Short players might determine that the time is indeed nigh, but I generally prefer long plays when I can get them, especially when dealing with a psychologically perilous market.

Another strategy, when looking at opportunities in this industry so roiled by disruptive forces, is to identify other auto companies playing a leading role in the space, but whose share prices are not inflated by irrational exuberance. GM is a solid candidate for this alternative strategy. The American automaker has paid attention to the shifting market and has directed substantial resources to every aspect of next-generation auto, investing in electric vehicles, self-driving technology and even ride sharing.

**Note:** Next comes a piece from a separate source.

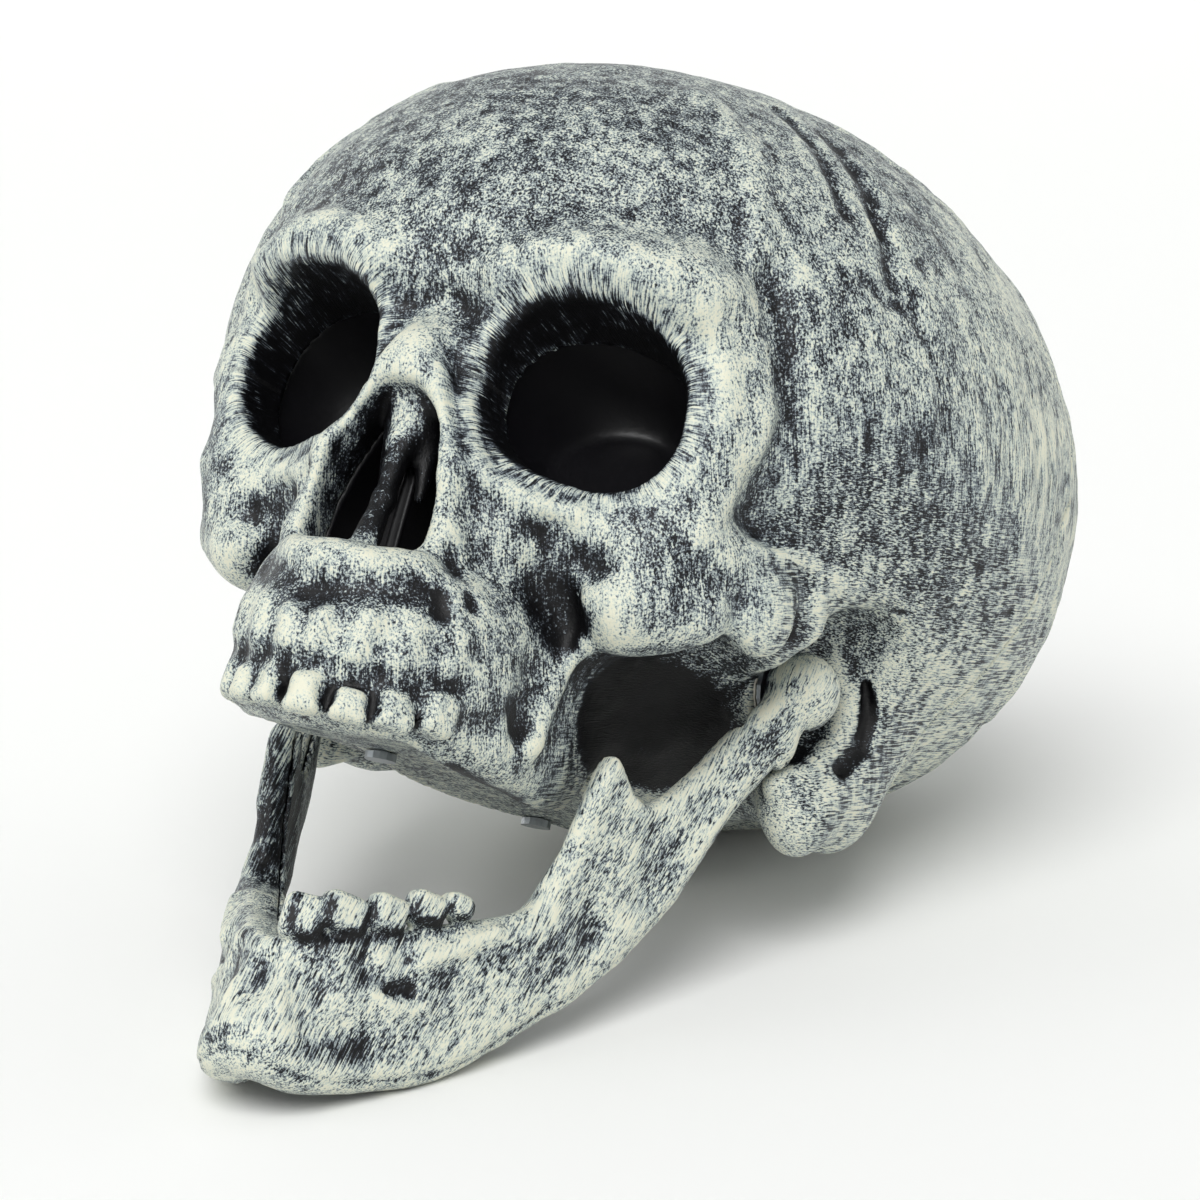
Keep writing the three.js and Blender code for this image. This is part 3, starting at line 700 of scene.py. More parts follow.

With Tesla, the key takeaway for investors is that the company is unlikely to lead the auto industry of the future, let alone dominate it. It is already radically overvalued, even if it manages to post sustained sales growth on an unprecedented scale.

Prudent investors with a conservative streak will simply steer clear of Tesla. More aggressive types might find great rewards shorting or buying put options.

Once the market finally realizes that its market capitalization cannot be justified, Tesla will have to reap the whirlwind of panic-selling. Eventually it will settle into a more reasonable price range, but only after investors accept it for the auto stock that it is.

Disclosure: I/We have no position in any of the stocks mentioned.